# [WRITTEN PROBLEM]
Set down exactly the lines from the one with "Continue the Blender" to the one with "return total", both included, and no line outside that range.

[Object modeling scripts]

= = =

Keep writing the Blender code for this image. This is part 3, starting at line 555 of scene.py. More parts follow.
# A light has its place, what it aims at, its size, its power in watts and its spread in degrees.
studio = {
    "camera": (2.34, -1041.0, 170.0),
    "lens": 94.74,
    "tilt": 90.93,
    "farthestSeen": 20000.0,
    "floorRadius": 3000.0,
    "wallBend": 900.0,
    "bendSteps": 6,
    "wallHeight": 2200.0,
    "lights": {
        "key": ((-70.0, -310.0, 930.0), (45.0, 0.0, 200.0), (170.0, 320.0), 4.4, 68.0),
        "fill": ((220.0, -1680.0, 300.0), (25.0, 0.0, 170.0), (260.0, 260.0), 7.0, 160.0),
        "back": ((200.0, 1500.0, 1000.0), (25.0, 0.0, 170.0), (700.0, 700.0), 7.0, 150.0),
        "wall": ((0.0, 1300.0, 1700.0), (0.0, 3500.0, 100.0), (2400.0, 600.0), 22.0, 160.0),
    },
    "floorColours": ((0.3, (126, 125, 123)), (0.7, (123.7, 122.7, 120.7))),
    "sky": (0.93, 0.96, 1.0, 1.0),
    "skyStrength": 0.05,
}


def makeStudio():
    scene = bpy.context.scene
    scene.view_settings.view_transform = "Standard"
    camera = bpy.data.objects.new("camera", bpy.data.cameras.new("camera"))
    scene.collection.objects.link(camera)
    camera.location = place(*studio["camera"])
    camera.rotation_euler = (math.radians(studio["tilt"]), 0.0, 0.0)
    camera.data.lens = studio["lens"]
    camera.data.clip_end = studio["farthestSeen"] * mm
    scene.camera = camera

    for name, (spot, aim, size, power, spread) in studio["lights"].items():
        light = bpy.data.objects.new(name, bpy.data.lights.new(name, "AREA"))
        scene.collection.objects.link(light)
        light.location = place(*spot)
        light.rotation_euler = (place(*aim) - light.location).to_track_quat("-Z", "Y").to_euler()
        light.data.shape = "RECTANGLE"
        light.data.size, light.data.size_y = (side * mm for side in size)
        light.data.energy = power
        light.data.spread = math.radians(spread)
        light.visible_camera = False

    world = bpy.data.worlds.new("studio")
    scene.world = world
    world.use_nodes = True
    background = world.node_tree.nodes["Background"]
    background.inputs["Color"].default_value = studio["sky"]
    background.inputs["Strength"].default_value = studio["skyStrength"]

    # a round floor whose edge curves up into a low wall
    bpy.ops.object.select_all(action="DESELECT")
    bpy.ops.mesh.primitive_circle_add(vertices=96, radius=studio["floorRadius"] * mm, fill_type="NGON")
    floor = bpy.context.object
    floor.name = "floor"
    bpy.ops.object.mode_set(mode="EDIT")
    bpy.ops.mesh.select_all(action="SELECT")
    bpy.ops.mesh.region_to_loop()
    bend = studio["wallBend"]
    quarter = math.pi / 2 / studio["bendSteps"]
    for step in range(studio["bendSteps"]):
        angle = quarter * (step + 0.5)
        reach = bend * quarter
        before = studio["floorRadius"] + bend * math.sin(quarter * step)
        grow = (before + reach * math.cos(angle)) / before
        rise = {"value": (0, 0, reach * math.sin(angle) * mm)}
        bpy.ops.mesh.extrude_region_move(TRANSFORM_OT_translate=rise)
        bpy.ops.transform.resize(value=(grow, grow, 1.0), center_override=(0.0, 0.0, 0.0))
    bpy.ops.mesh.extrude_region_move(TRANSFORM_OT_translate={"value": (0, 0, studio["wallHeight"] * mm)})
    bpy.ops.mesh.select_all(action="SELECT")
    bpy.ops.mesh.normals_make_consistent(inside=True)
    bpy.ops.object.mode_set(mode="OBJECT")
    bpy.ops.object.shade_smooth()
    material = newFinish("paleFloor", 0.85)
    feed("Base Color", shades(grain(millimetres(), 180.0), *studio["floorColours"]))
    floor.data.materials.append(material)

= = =

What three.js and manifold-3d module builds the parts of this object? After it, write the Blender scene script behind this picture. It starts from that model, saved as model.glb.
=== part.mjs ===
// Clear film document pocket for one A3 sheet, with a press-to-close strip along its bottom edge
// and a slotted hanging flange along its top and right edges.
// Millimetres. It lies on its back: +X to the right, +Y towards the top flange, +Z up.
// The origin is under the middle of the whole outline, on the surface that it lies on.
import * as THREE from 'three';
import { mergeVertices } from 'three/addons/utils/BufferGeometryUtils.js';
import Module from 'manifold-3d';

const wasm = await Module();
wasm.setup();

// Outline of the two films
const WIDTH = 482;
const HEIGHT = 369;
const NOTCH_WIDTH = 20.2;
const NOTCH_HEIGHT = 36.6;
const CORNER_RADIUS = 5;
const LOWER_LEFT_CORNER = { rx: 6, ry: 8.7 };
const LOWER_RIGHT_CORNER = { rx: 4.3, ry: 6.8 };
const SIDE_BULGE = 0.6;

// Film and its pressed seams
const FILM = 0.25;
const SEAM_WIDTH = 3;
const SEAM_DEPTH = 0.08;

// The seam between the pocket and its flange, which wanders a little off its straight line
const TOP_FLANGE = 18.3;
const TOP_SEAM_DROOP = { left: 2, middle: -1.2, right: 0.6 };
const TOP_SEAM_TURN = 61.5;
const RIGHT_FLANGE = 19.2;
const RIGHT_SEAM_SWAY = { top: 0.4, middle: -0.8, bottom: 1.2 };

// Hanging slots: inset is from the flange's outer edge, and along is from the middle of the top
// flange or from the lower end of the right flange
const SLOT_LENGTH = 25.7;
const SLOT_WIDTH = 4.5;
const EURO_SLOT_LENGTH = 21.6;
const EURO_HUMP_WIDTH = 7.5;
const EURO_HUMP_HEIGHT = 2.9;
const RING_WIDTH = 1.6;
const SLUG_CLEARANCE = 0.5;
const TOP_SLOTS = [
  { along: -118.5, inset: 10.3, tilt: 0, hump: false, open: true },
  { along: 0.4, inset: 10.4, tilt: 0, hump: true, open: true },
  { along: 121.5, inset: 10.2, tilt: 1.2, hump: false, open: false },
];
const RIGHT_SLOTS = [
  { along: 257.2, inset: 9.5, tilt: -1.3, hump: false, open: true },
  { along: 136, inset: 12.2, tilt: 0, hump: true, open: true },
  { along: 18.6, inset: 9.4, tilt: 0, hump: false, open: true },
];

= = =

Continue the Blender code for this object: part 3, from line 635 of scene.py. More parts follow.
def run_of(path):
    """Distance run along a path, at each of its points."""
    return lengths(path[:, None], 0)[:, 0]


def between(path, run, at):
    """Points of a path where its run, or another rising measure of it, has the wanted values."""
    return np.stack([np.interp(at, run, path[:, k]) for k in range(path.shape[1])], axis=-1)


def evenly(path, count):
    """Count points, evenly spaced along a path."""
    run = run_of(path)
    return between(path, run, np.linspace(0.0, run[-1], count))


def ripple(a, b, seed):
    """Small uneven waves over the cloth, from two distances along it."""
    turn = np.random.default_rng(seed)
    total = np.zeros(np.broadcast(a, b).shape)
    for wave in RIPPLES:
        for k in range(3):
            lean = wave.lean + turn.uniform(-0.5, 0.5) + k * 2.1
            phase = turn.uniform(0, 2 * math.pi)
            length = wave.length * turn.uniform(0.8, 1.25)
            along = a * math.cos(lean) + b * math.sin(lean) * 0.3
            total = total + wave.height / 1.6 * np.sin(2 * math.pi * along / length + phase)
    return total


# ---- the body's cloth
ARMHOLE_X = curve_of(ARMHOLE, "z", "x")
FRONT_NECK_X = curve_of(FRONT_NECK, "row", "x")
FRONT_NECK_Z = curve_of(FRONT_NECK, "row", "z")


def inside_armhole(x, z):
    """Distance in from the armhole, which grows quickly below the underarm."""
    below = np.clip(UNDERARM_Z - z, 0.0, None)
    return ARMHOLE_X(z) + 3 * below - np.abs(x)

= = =

# [WRITTEN RESPONSE]
Continue the Blender code for this object: part 3, from line 635 of scene.py. More parts follow.
def run_of(path):
    """Distance run along a path, at each of its points."""
    return lengths(path[:, None], 0)[:, 0]


def between(path, run, at):
    """Points of a path where its run, or another rising measure of it, has the wanted values."""
    return np.stack([np.interp(at, run, path[:, k]) for k in range(path.shape[1])], axis=-1)


def evenly(path, count):
    """Count points, evenly spaced along a path."""
    run = run_of(path)
    return between(path, run, np.linspace(0.0, run[-1], count))


def ripple(a, b, seed):
    """Small uneven waves over the cloth, from two distances along it."""
    turn = np.random.default_rng(seed)
    total = np.zeros(np.broadcast(a, b).shape)
    for wave in RIPPLES:
        for k in range(3):
            lean = wave.lean + turn.uniform(-0.5, 0.5) + k * 2.1
            phase = turn.uniform(0, 2 * math.pi)
            length = wave.length * turn.uniform(0.8, 1.25)
            along = a * math.cos(lean) + b * math.sin(lean) * 0.3
            total = total + wave.height / 1.6 * np.sin(2 * math.pi * along / length + phase)
    return total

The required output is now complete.